Sebagai konsekuensi dari penangguhan penahanan, ke-16 mahasiswa tersebut diwajibkan untuk melapor diri ke pihak kepolisian sebanyak dua kali dalam seminggu, yaitu setiap hari Senin dan Kamis. Hal ini bertujuan untuk memastikan bahwa mereka tetap kooperatif dan tidak melanggar ketentuan yang telah ditetapkan.

Sebelumnya, aksi demonstrasi yang digelar di depan Balai Kota DKI Jakarta pada Rabu (21/5/2025) berujung pada kericuhan. Aksi tersebut merupakan bagian dari peringatan reformasi. Dalam insiden tersebut, pihak kepolisian mengamankan 93 orang, di mana tiga di antaranya terindikasi positif menggunakan narkoba. Selain itu, tujuh anggota kepolisian juga dilaporkan mengalami luka-luka akibat tindakan kekerasan yang diduga dilakukan oleh massa aksi.

Kombes Pol Ade Ary Syam Indradi, Kabid Humas Polda Metro Jaya, menjelaskan bahwa aksi tersebut awalnya direncanakan berlangsung di depan pintu masuk Balai Kota. Namun, massa kemudian bertindak anarkis dengan mendobrak pintu dan memaksa masuk ke area dalam kantor pemerintahan tersebut.

Bahkan, beberapa peserta aksi dilaporkan mencoba menerobos masuk menggunakan sepeda motor. Pada saat petugas kepolisian berupaya menghalau massa, terjadi insiden penghadangan terhadap kendaraan pejabat negara. Pejabat tersebut bahkan dipaksa untuk turun dari mobil.

Dalam momen tersebut, massa aksi juga diduga melakukan pemukulan terhadap aparat kepolisian. Akibatnya, tujuh personel Direktorat Sabhara Polda Metro Jaya mengalami luka-luka, termasuk luka sobek, lecet, dan gigitan. Aparat juga menerima tendangan secara bersamaan dari massa.
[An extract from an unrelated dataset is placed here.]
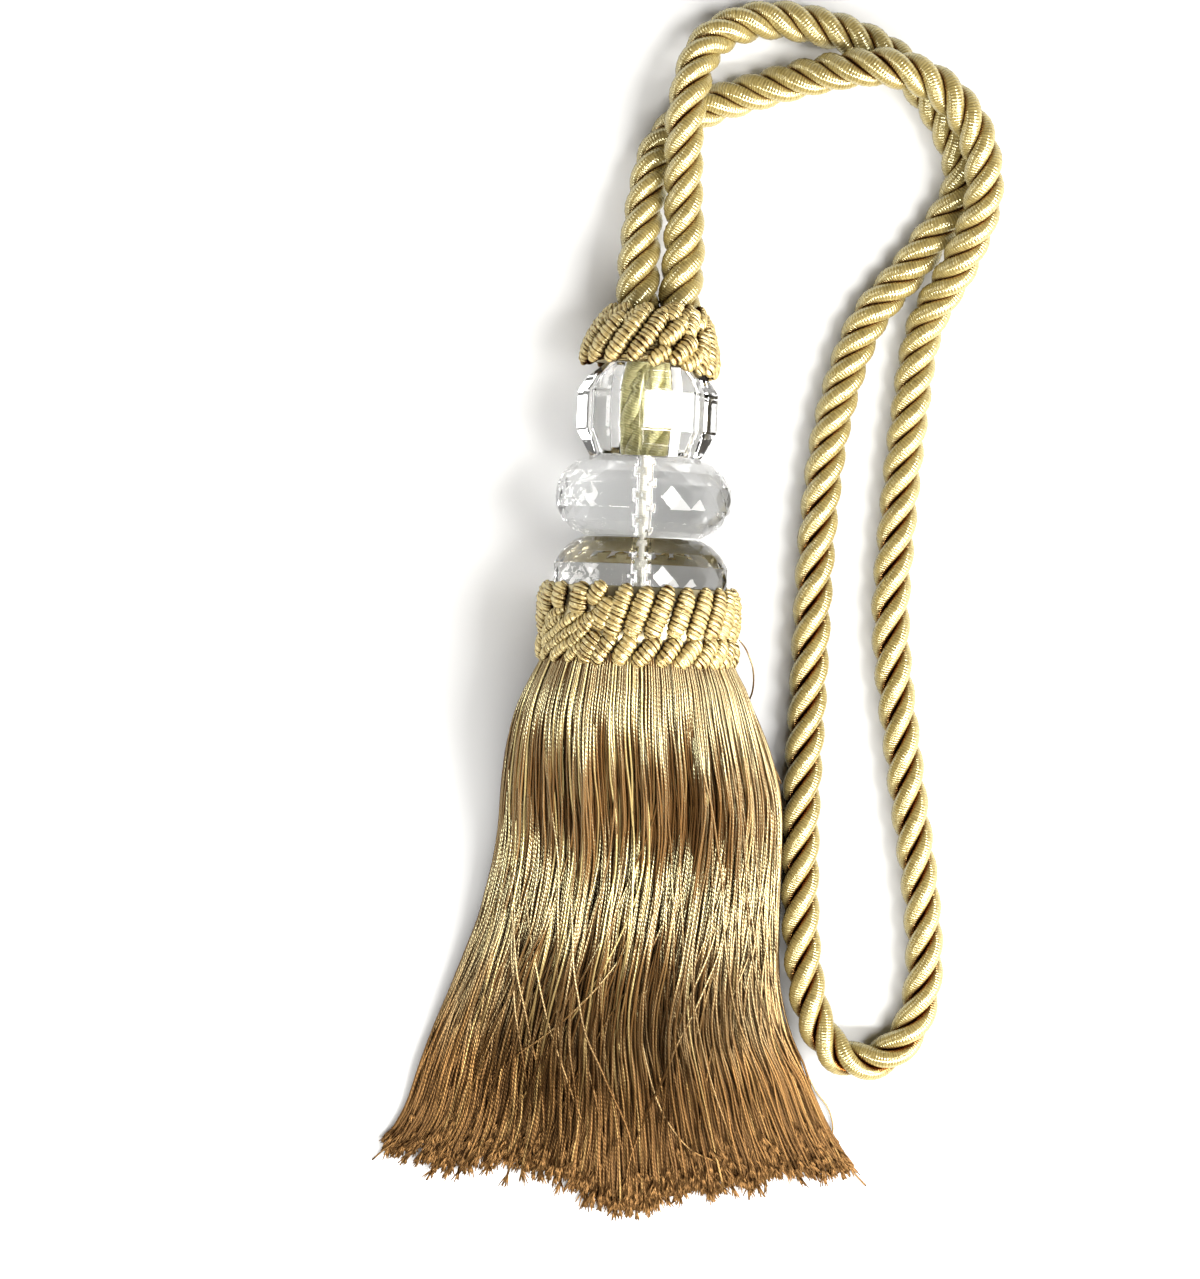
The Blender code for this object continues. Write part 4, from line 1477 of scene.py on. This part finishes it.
@dataclass
class CoreCord:
    """The rope's bound ends inside the barrel bead, and the thin tie through the lower beads."""

    axis: HeadAxis
    strands: int = 6
    stations: int = 26
    sides: int = 16
    offset: float = 3.35 * MM
    strand_radius: float = 2.2 * MM
    foot: float = 47.4 * MM
    top: float = 67.6 * MM
    turn: float = math.radians(150.0)
    tie_foot: float = 10.7 * MM
    tie_radius: float = 1.05 * MM
    tie_stations: int = 24
    tie_sides: int = 12
    end_width: float = 0.55  # of a strand's end, as a share of its own
    end_slope: float = 6.0
    tones: Span = (0.2, 0.8)
    finish: SatinWrap = SatinWrap(
        "core_satin", (0.17, 0.14, 0.035), (0.60, 0.54, 0.24), roughness=0.30, index=2.4)
    tie_finish: SatinWrap = SatinWrap(
        "tie_satin", (0.66, 0.63, 0.55), (0.82, 0.80, 0.74), metallic=0.0, index=1.5)

    def bound_ends(self) -> Tubes:
        """Wind the ends' strands round the axis.

        Returns:
            The strands, in head coordinates.
        """
        share = np.linspace(0.0, 1.0, self.stations)[None, :]
        first = TURN * (np.arange(self.strands)[:, None] + 0.25) / self.strands
        turn = first + self.turn * share
        a = self.foot + (self.top - self.foot) * share
        paths = HeadAxis.spot(turn, a, np.array(self.offset))
        outward = HeadAxis.spot(turn, np.zeros_like(a), np.array(1.0))
        ends = self.end_width + self.end_slope * np.minimum(share, 1.0 - share)
        half = np.minimum(1.0, ends) * self.strand_radius
        tone = np.linspace(*self.tones, self.strands)
        return round_tubes(paths, outward, half, self.sides, tone, reach=0.0)

    def tie(self) -> Tubes:
        """The thin tie through the beads' bores."""
        a = np.linspace(self.tie_foot, self.foot + 1.0 * MM, self.tie_stations)
        return turn_body(a, self.tie_radius, self.tie_sides, 0.5, reach=0.0)

    def build(self) -> None:
        """Make the core and dress it."""
        for name, batch, finish in (("core_rope_ends", self.bound_ends(), self.finish),
                                    ("core_tie", self.tie(), self.tie_finish)):
            batch.points = self.axis.place(batch.points)
            dress(weave(name, [batch]), finish.build(), Slot.CORE, "core_cord")


# ---- Skirt ----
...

Di sisi lain, Direktur Amnesty International Indonesia, Usman Hamid, mengungkapkan bahwa unjuk rasa tersebut berkaitan dengan aspirasi pengakuan negara atas tragedi mahasiswa 1998. Tragedi tersebut hingga kini masih menyisakan tuntutan moral dari berbagai pihak, termasuk dari kalangan akademika Universitas Trisakti.

"Memang pada awalnya ada aspirasi dari mahasiswa Trisakti, termasuk untuk bertemu dengan Kesbangpol (Badan Kesatuan Bangsa dan Politik)," ujar Usman Hamid di Balai Kota Jakarta pada Kamis (22/5/2025).

Penyampaian pendapat dan keinginan untuk bertemu dengan Kesbangpol tersebut merupakan bagian dari harapan lama mahasiswa dan keluarga korban agar negara mengakui dan bertanggung jawab atas gugurnya para mahasiswa saat gerakan reformasi 1998.

"Memang sudah lama sebagian dari aktivitas akademik Trisakti berharap ada semacam pengakuan negara atas gugurnya para mahasiswa di tahun 1998," pungkas Usman Hamid.